Certain crew members, she admits, “are imperative to making me look good”, but more than that, her approach is grounded in her own physical and emotional safety in an often volatile and unpredictable creative environment. “I see how some actors won’t talk to any crew members at all, and I feel like that’s not okay because these people are busting their ass to make you look great, and they are part of telling this story too. They might not be hanging off the side of the building like you are, but they are making sure that the camera’s operating correctly, so you don’t have to shoot it five hundred times.

“These people keep me alive. They keep me going and they can tell when I’m in a bad space. They’re like, ‘Here’s a Snickers.’ If I’m working with an actor who might be treating me not the best, they’re coming over, they’re giving encouraging words, ‘You’re going to be okay.’ We’re a team. I even talk to the editor. They’re like, ‘Picture’s up, sound’s rolling, and speed.’ And I’d be like [staring down the camera lens], ‘What’s up editor? Hey, it’s your girl Tiffany Haddish. Just a little note: I’m thinking about you. Now, if you could just make sure this lazy eye is this way… I know you’re in that room by yourself, but look out for your girl.” Sometimes, Haddish will even throw a bone to the studio executives. “I know they’re watching the dailies,” she laughs.

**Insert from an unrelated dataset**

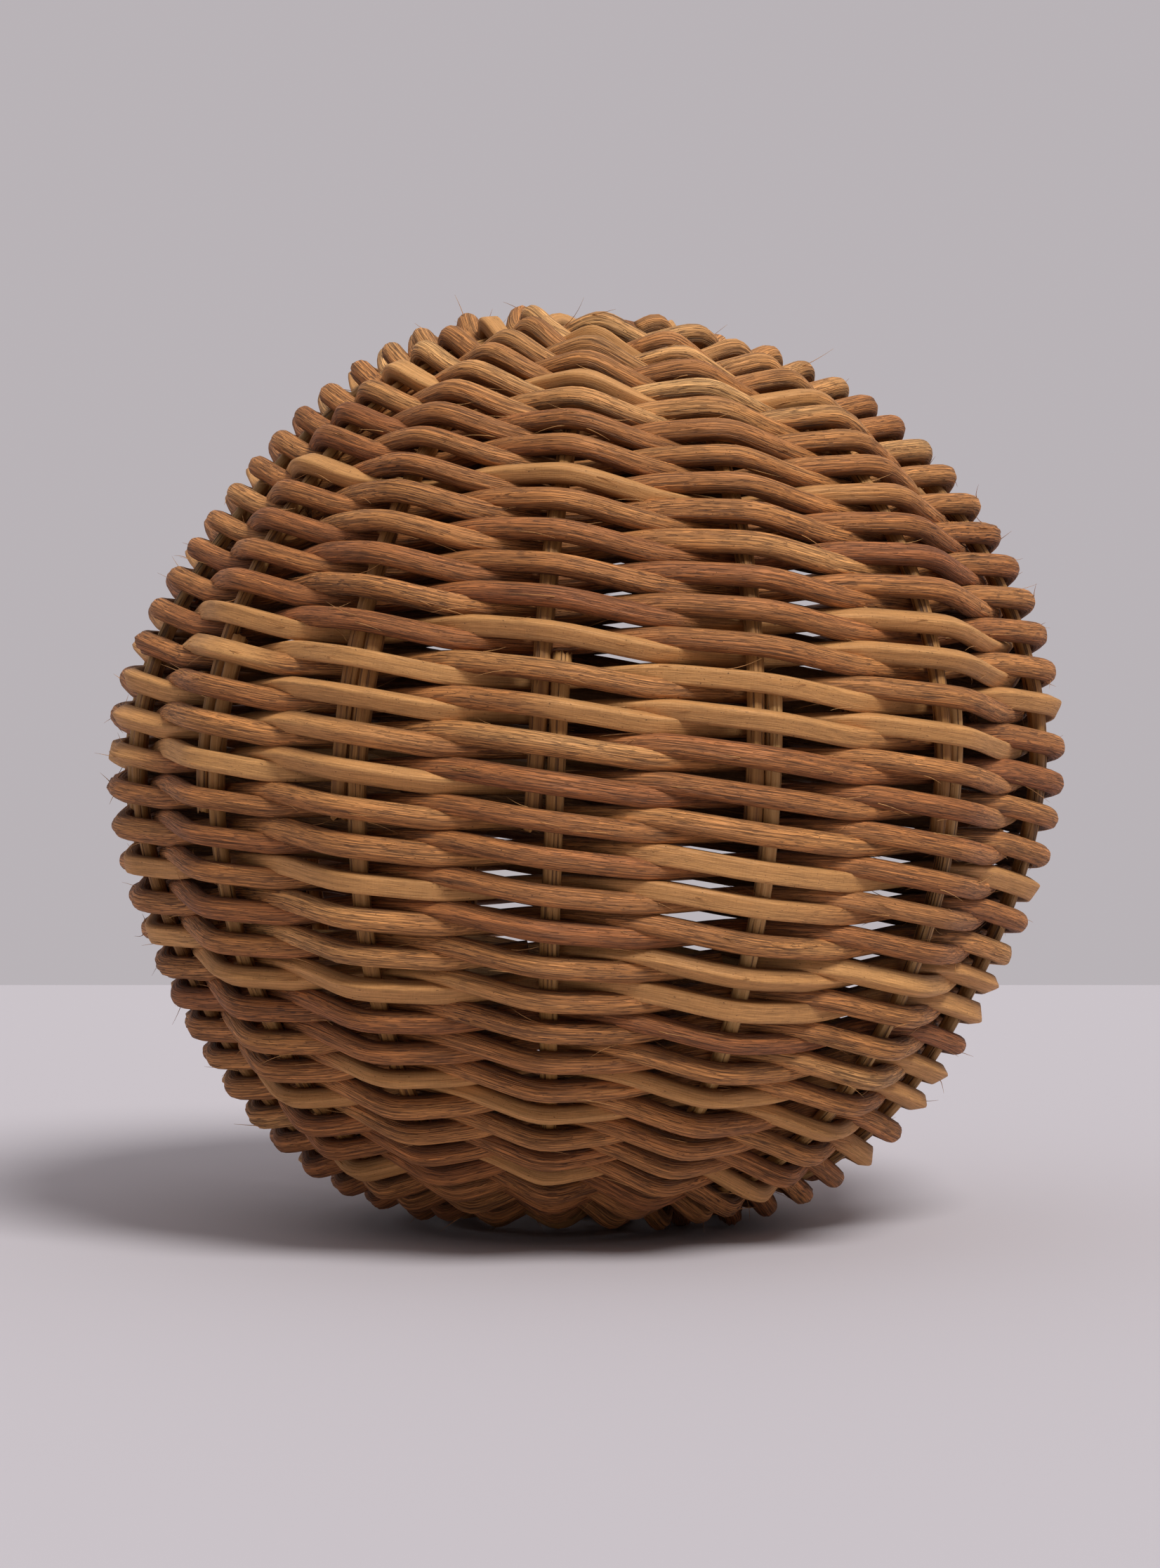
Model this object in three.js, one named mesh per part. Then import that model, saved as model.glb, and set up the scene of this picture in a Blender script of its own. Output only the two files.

Her investment in the welfare of her film families is paying off in unexpected turns such as The Card Counter, with more to come. Up next, a trio of unusual comedies: Jerrod Carmichael’s existential buddy farce On the Count of Three, which was picked up by Annapurna out of Sundance this year; Cory Finley’s surrealistic sci-fi romp Landscape with Invisible Hand; and the intriguing Nicolas Cage vehicle, The Unbearable Weight of Massive Talent.

The Card Counter’ is in US cinemas now.